Nick has been working a lot at events and festivals catering for a large amount of people. “I’ve noticed that the amount of plastic waste is really heavy. I am collaborating with Natural Tableware which is a company that focuses on disposable plates for festivals. Together we have decided our own line of disposable plates that are made with sugar cane pulp. Together with Yaara Landau Katz, an Israeli designer, we have designed four different types of plates with a cool design but which are sustainable.”
He knows it is a challenge in a restaurant the size of The Jane. “It is a fragile topic because we use lots of plastic waste for storage. I am particularly annoyed when I have to use single use plastic containers. When you work with hard plastic that you can reuse that is fine.”
Nick is speaking with his suppliers to see how he can change from single to multiple use plastic and what he can do to eliminate plastic piping bags. We generate 800 kilos of waste a day and if I can find companies to help me, I am up for it,” he said.
There are many similarities between music and cooking. The end result is the same.
Apart from being a chef, Nick is also a deejay and is invited for sets not only in Belgium and the Netherlands but also further afield. How does he do it, I ask? “Actually, I have had to cut down on the musical side over the past months because we realised that our daughter had become partially deaf which has forced me to reduce my activities. It is normal and logical to be present for my daughter though it is something I am going to miss.”

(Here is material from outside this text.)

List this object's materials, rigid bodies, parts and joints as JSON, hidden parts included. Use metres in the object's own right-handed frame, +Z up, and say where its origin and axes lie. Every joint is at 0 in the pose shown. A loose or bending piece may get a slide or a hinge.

Nick says there are a lot of similarities between music and cooking. “In the restaurant, I like to please people, to entertain them, to allow them to enjoy the good things in life. Deejaying is the same. It is something that comes from the belly and makes people smile. So whether you are cooking or playing a deejay set, the end result is the same.”

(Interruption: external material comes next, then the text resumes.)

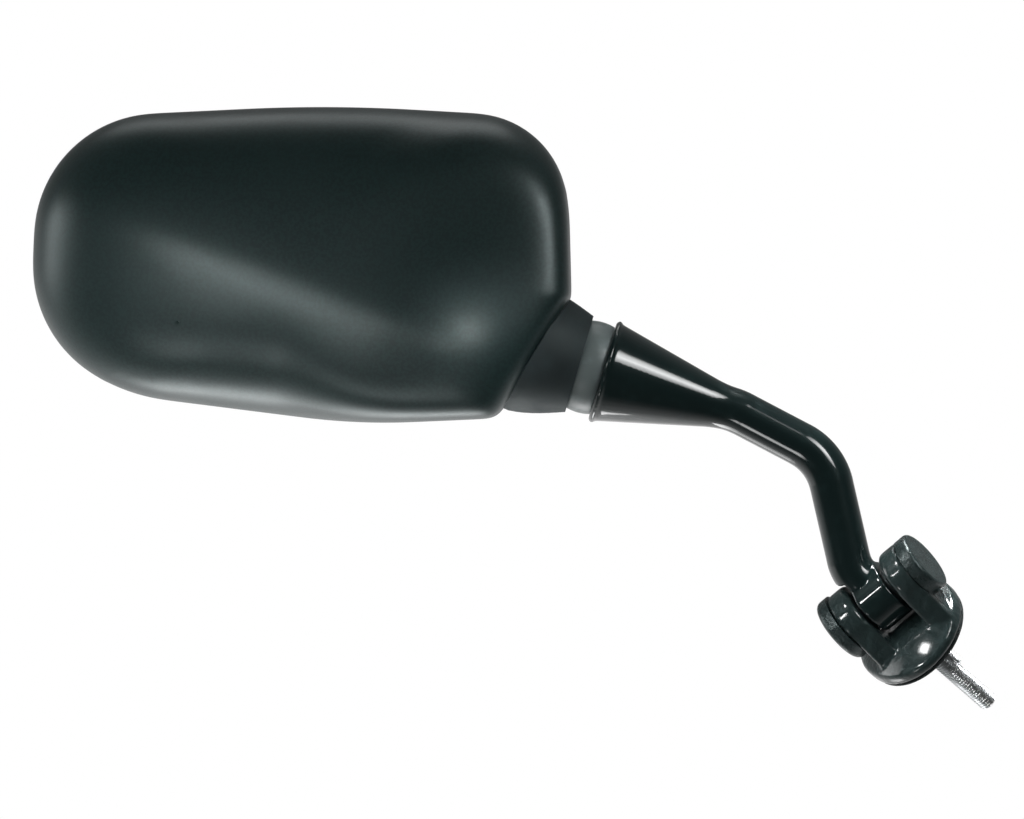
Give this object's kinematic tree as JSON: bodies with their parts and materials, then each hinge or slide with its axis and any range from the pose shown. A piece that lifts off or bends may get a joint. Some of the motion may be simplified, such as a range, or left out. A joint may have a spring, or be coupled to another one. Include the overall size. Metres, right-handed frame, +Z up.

He said that music has helped him to avoid burnout. “Being a chef takes 80% of my life but music helps me to retain my balance. There is a lot more to life than just work like travelling, music, the family and most importantly the children. Traveling is what relaxes me together with music.
So what importance does he give to travelling? “It is essential. It opens your vision and your palate. Travel is education. It is exploring and discovering flavours, visions and insights. You will limit yourself if you think that travelling is not important for a creative guy. All people who want to do something that has not been done before need to travel. I have people in the team who spend their holidays going to the pub, meet their friends, going to the cinema. I try to push them to travel, to go to Thailand or South America. We close the restaurant for 7 weeks which for me means there are 7 weeks of exploration. I really try to push my team. Money is of course a factor but not a lot of people want to travel. When I started at 19 at Oud Sluis, the minute I was earning money I was travelling. It could be on the weekends or during the restaurant closures. I would go to London, Barcelona. Travel gives you energy and also insights.”
When I met him, he told me he was travelling to Copenhagen to look at some chairs for the restaurant refurbishment but he would combine it with visiting a restaurant. “I am always on the look out for things that I can implement in the restaurant. Out of the seven weeks that the restaurant is closed I travel with my family for five weeks. And when I am there, I can rent a motorcycle and travel around visiting markets, street stalls and also taking cooking courses.”
So what will Nick do when he decides to push the boundaries at The Jane?
“I believe that every country has space for a few unique restaurants where people travel from around the world to visit. I am referring to restaurants like Noma, Osteria Francescana or Faviken. These are all restaurants that are unique. They are all unique experiences, completely different cuisines and are fully booked with people who travel to eat there. The Jane is a restaurant that is focused on the Belgian market. Most of the people who dine in Antwerp, like at Oud Sluis, are Belgian or Dutch. The way I cook is focused on the local market and not the international market. The way people eat in Belgium and the Netherlands is completely different from what international food bloggers, foodies and influencers expect. That is why you need to choose which direction to take.”
Nick is of the view that the restaurant can be a three Michelin star restaurant and serve 70 to 80 covers but given the Belgian bureaucracy and social system he believes that it might work only for a dinner service. “I believe it will be difficult to have 70 people working in the restaurant with the way the rules are evolving in Belgium. But if the financial structure is spread out, we might be able to do just 5 dinner services and offer a unique experience. Like this we would need to book 70 to 80 covers a day instead of what we are doing now. Ultimately it would be the equivalent of a restaurant that does 35 covers both for lunch and dinner.”
“I think that this is possible. But it needs to come at a point where we are in a solid financial position and then we can decide in which direction to go. For me, it is not about being in the World’s 50 Best or having 3 Michelin stars but rather about creating something where you have a really healthy restaurant that can make a profit.”
The Jane started at 54th position in the World’s 50 Best Restaurants list and then slipped to 72. “The same happened at Oud Sluis. Sometimes you go up, sometimes you go down the list. The list is an added value for what you do but it should stop there. I have taken a decision to cook for our guests. I have experienced disappointments when eating out in top rated places. As a chef, you need to start with what you enjoy. I make a simple dish with North Sea shrimps, potatoes, spinach and a cream of shrimps. It is a simple and classic dish that is not even presented in a fancy way. Our customers eat it and love it. It is not a dish that will take you to the top 50 but it is the kind of dish where people who pay the menu thank you for presenting such a dish. Food is food and a restaurant is a restaurant. Ultimately you need to decide what you want to do,” Nick said.
He said that both Sergio and he are Dutch but they opted to open the restaurant in Belgium because the market was very supportive. “The region where we are is a very good region. Our clients are very loyal and for me that is really important.”
That decision to open the restaurant in Belgium has paid off. The restaurant is highly in demand to the extent that it remains extremely difficult to secure a booking. He has come to love the city and its cosmopolitan feel and is set to embark on a new journey with a second restaurant later this year. That will be the start of a new chapter for Nick, one which can lead him to new heights.